> **Problem requirements**: Look through the lines of the material and count those containing "scene". Give that count alone.

Extracted data entries:

----

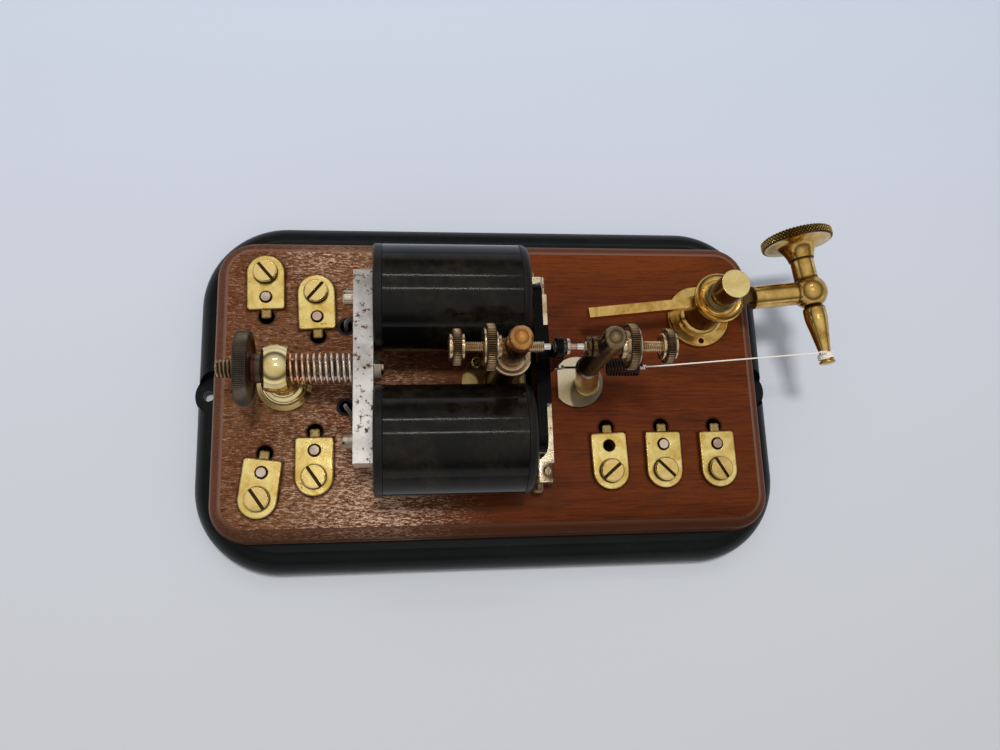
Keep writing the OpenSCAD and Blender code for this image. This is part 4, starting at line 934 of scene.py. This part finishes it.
def cut_flat(bm: Shape, point: Vector, normal: Vector) -> None:
    """Cuts off what lies beyond a plane and closes the cut.

    Args:
        bm: the mesh.
        point: a point on the plane.
        normal: direction of the side that goes.
    """
    geom = bm.verts[:] + bm.edges[:] + bm.faces[:]
    cut = bmesh.ops.bisect_plane(bm, geom=geom, dist=1e-5, plane_co=point, plane_no=normal,
                                 clear_outer=True)
    rim = [e for e in cut["geom_cut"] if isinstance(e, bmesh.types.BMEdge)]
    bmesh.ops.holes_fill(bm, edges=rim, sides=0)


def thread(low: float, high: float, radius: float, depth: float, pitch: float,
           steps: int) -> Shape:
    """A screw thread about X with rounded crests, closed at both ends.

    Args:
        low: place of one end.
        high: place of the other end.
        radius: outer radius.
        depth: depth of the thread.
        pitch: advance per turn.
        steps: steps per turn.

    Returns:
        The new bmesh, its axis through the origin.
    """
    turns = math.ceil((high - low) / pitch) + 2
    start = low - pitch
    crest = 0.12 * pitch
    row = ((0.0, radius - depth), (0.5 * pitch - crest, radius - 0.1 * depth),
           (0.5 * pitch, radius), (0.5 * pitch + crest, radius - 0.1 * depth),
           (pitch, radius - depth))
    bm = bmesh.new()
    verts = [bm.verts.new((start + along, 0.0, reach)) for along, reach in row]
    edges = [bm.edges.new(pair) for pair in zip(verts, verts[1:])]
    bmesh.ops.spin(bm, geom=verts + edges, cent=ORIGIN, axis=ALONG_X,
                   dvec=(pitch / steps, 0.0, 0.0), angle=TAU * turns, steps=steps * turns,
                   use_merge=False, use_duplicate=False)
    bmesh.ops.remove_doubles(bm, verts=bm.verts, dist=1e-3)
    cut_flat(bm, Vector((low, 0.0, 0.0)), -Vector(ALONG_X))
    cut_flat(bm, Vector((high, 0.0, 0.0)), Vector(ALONG_X))
    return bm


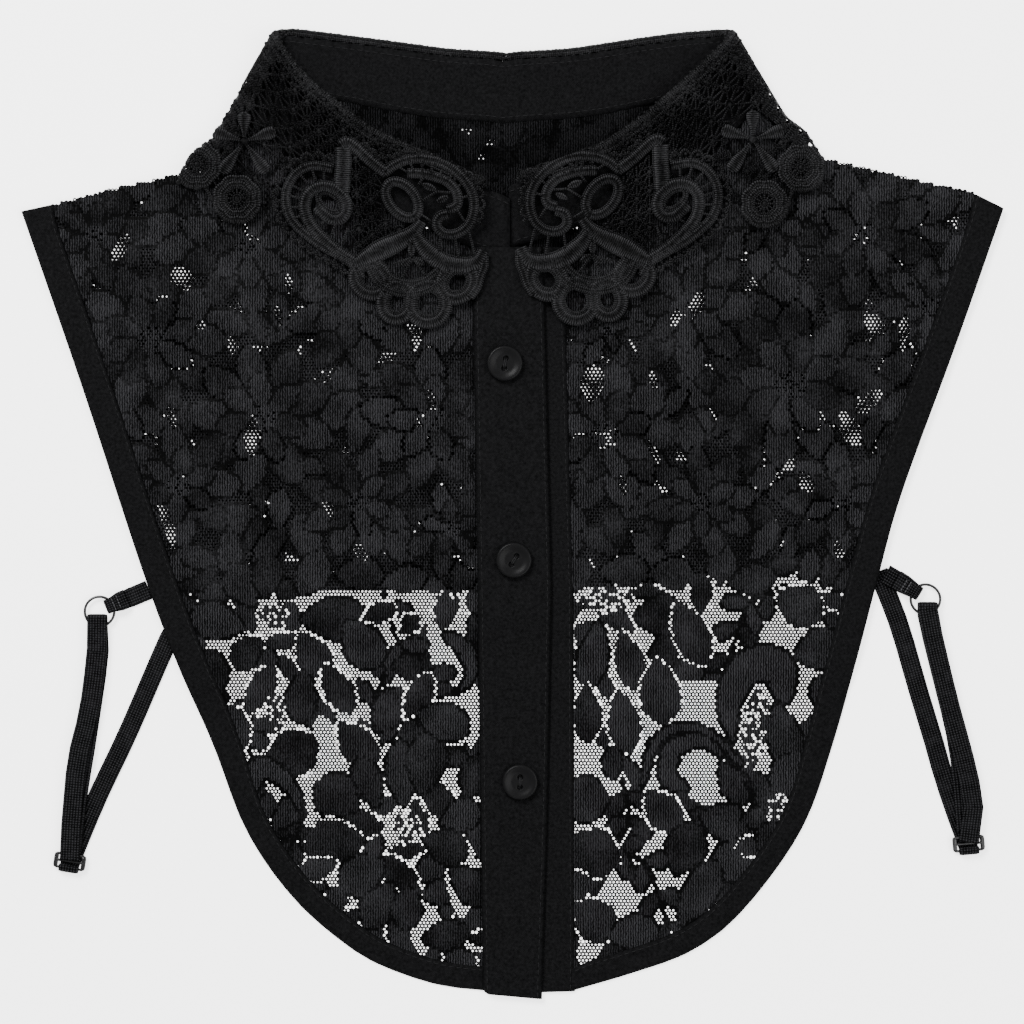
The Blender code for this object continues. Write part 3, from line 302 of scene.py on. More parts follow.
class CollarSide:
    """One half of the collar, as a flat pattern that folds round the side of the neck.

    g is the distance from the side fold: positive on the front half, negative on the back half.
    w is the distance below the line where the leaf begins to fall. Negative w is the roll, and
    then the stand under it.
    """

    def __init__(self, side):
        self.side = side
        start, end = (np.array(point) for point in FOLD[side])
        self.start = start
        self.down = (end - start) / np.linalg.norm(end - start)
        turn = 1 if side == "left" else -1
        self.inward = turn * np.array([-self.down[1], self.down[0]])
        rows = [self.flat("front", x, y) for x, y in FRONT_ROLL[side]]
        rows += [self.flat("back", x, y) for x, y in BACK_ROLL[side]]
        self.roll = np.array(sorted(rows))

    def flare(self, inside, down):
        """How far the plan moves out near the lower end of the fold."""
        near_end = ease((down - FOLD_CUT[self.side]) / FLARE_LENGTH + 1)
        return FLARE * near_end * (1 - ease(inside / FLARE_REACH))

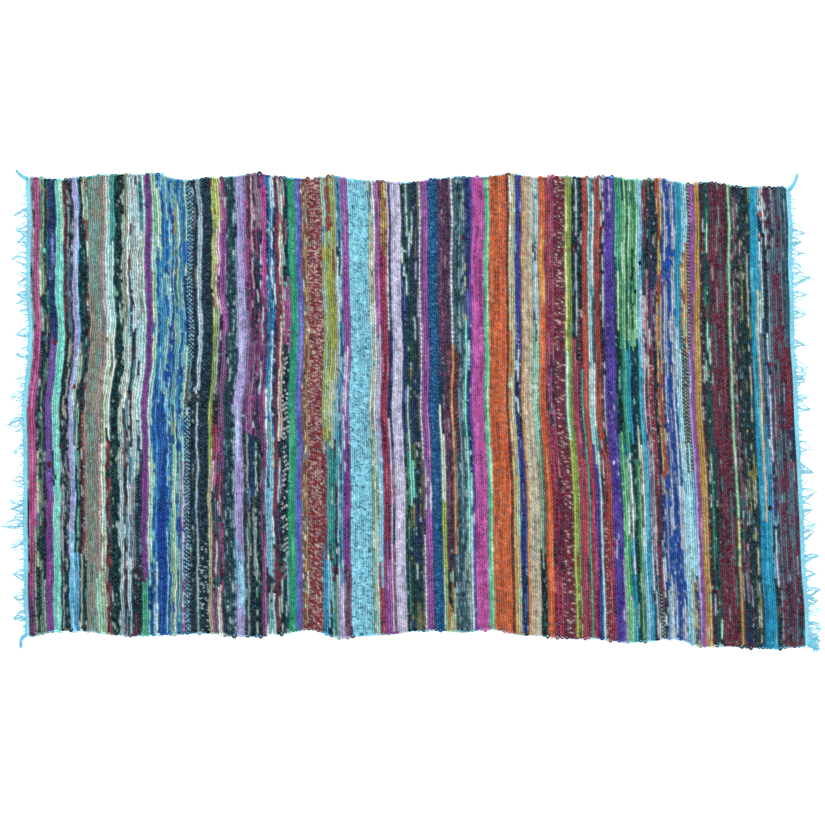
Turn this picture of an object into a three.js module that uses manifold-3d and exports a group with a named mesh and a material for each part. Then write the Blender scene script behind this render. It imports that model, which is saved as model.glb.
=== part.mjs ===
// Rag rug: a flat weave of cotton strips on a thin sky-blue warp, lying on its underside.
// Millimetres. +X runs along the warp, +Y from the near selvedge to the far one, +Z up.

import * as THREE from 'three';
import { mergeVertices } from 'three/addons/utils/BufferGeometryUtils.js';
import Module from 'manifold-3d';

// Woven cloth
const LEFT_LINE = -757; // nominal edges, which the tables below pull in and out
const RIGHT_LINE = 755;
const NEAR_LINE = -440;
const FAR_LINE = 457;
const RIB_COUNT = 168; // each rib is a pair of weft picks
const RIDGE_HEIGHT = 5;
const RIDGE_SPREAD = 0.9; // thick and thin strips
const VALLEY_DEPTH = 1.2;
const RIM_HEIGHT = 3; // where a strip turns round the outermost warp
const RIM_WIDTH = 9;
const LOOP_REACH = 3.2; // most that a turning strip stands out of the selvedge
const CLOTH_PANELS = 9; // straight stretches of a rib from selvedge to selvedge

// Headings and fringe
const GAP = 0.3;
const HEADING_WIDTH = 8;
const HEADING_HEIGHT = 3.2;
const STRAND_COUNT = 84; // at each end
const STRAND_MARGIN = 14; // clear of the corner tassels
const STRAND_WIDTH = 2.4;
const STRAND_TIP_WIDTH = 1.1;
const STRAND_HEIGHT = 2.2;
const STRAND_TIP_HEIGHT = 1.2;
const STRAND_LEAN = 2.8; // most that a tip leans towards the other strand of its pair
const STRAND_KINK = 1.3;
const STRAND_SHORTEST = 12;
const STRAND_LONGEST = 28;

// Corner tassels
const TASSEL_SIDES = 8;
const TASSEL_PLIES = 3;
const TASSEL_PLY_RELIEF = 0.13; // of the radius
const TASSEL_TWIST = 0.5; // radians of twist for each millimetre
const TASSEL_RINGS = 6;
const TASSEL_ROOT_RADIUS = 4.4;
const TASSEL_END_RADIUS = 2.7;
const TASSEL_STRAND_SIDES = 4;
const TASSEL_STRAND_RADIUS = 1.1;
const TASSEL_STRAND_ROOT = 3; // depth of a strand's root in the tassel's head

// Selvedges at even steps from the left end to the right end:
// how far each stands from its nominal line, positive towards +Y.
const SELVEDGES = [
  { far: 5, near: -1 },
  { far: 0, near: 9 },
  { far: 4, near: 11 },
  { far: 9, near: 5 },
  { far: 10, near: 0 },
  { far: 11, near: 2 },
  { far: -2, near: 4 },
  { far: 3, near: 6 },
  { far: 5, near: 1 },
  { far: 11, near: -1 },
  { far: 5, near: 5 },
  { far: 1, near: 13 },
  { far: 6, near: -3 },
  { far: -1, near: 1 },
  { far: -3, near: 4 },
  { far: -7, near: 10 },
  { far: 0, near: 11 },
  { far: 5, near: 8 },
  { far: 4, near: 14 },
  { far: 11, near: 3 },
  { far: 4, near: 0 },
  { far: 6, near: -5 },
  { far: 3, near: -5 },
  { far: 5, near: -12 },
  { far: -1, near: -10 },
  { far: 1, near: -6 },
  { far: -9, near: -20 },
  { far: -6, near: -20 },
  { far: -14, near: -23 },
  { far: -15, near: -24 },
  { far: -16, near: -21 },
];

// Ends of the cloth at even steps from the far selvedge to the near one:
// how far each stands from its nominal line, positive towards +X.
const ENDS = [
  { left: 2, right: -18 },
  { left: 4, right: -14 },
  { left: 3, right: -14 },
  { left: 3, right: -11 },
  { left: 7, right: -10 },
  { left: 3, right: -5 },
  { left: -5, right: -2 },
  { left: -3, right: 2 },
  { left: -3, right: 6 },
  { left: -3, right: 9 },
  { left: -2, right: 12 },
  { left: -2, right: 18 },
  { left: 1, right: 20 },
];

// Knotted strip ends that stand out of a selvedge: place along the rug, from 0 to 1.
const LUMPS = [
  { at: 0.113, far: 3, near: 0 },
  { at: 0.306, far: 6, near: 0 },
  { at: 0.414, far: 0, near: 6 },
  { at: 0.515, far: 0, near: 4 },
  { at: 0.594, far: 0, near: 8 },
  { at: 0.631, far: 4, near: 0 },
  { at: 0.672, far: 4, near: 0 },
  { at: 0.818, far: 5, near: 0 },
  { at: 0.832, far: 5, near: 0 },
];

// Corner tassels: the corner, the headings in degrees at root and end, and the strands.
const TASSELS = [
  { u: 0, v: 0, rootAngle: 158, endAngle: 128, length: 20, strands: 3, spread: 30, strandLength: 6 },
  { u: 1, v: 0, rootAngle: 46, endAngle: 70, length: 20, strands: 3, spread: 18, strandLength: 12 },
  { u: 0, v: 1, rootAngle: 204, endAngle: 272, length: 17, strands: 3, spread: 20, strandLength: 11 },
  { u: 1, v: 1, rootAngle: -18, endAngle: -34, length: 8, strands: 5, spread: 92, strandLength: 11 },
];

const CLOTH_MATERIAL = new THREE.MeshStandardMaterial({ color: 0x6d5a6e, roughness: 0.92, metalness: 0 });
const WARP_MATERIAL = new THREE.MeshStandardMaterial({ color: 0x7ccbe2, roughness: 0.88, metalness: 0 });

// Repeatable unevenness between 0 and 1.
function uneven(index, salt) {
  const wave = Math.sin(index * 12.9898 + salt * 78.233) * 43758.5453;
  return wave - Math.floor(wave);
}

// Smooth curve through one column of a table of evenly spaced rows, at t from 0 to 1.
function along(table, column, t) {
  const last = table.length - 1;
  const place = Math.min(Math.max(t, 0), 1) * last;
  const index = Math.min(Math.floor(place), last - 1);
  const s = place - index;
  const value = (i) => table[Math.min(Math.max(i, 0), last)][column];
  const [a, b, c, d] = [value(index - 1), value(index), value(index + 1), value(index + 2)];
  return b + 0.5 * s * (c - a + s * (2 * a - 5 * b + 4 * c - d + s * (3 * (b - c) + d - a)));
}

// Point of the cloth's outline sheet: u from the left end to the right, v from far to near.
function onCloth(u, v) {
  const left = LEFT_LINE + along(ENDS, 'left', v);
  const right = RIGHT_LINE + along(ENDS, 'right', v);
  const far = FAR_LINE + along(SELVEDGES, 'far', u);
  const near = NEAR_LINE + along(SELVEDGES, 'near', u);
  return new THREE.Vector2(left + (right - left) * u, far + (near - far) * v);
}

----

> **Complete output**: 3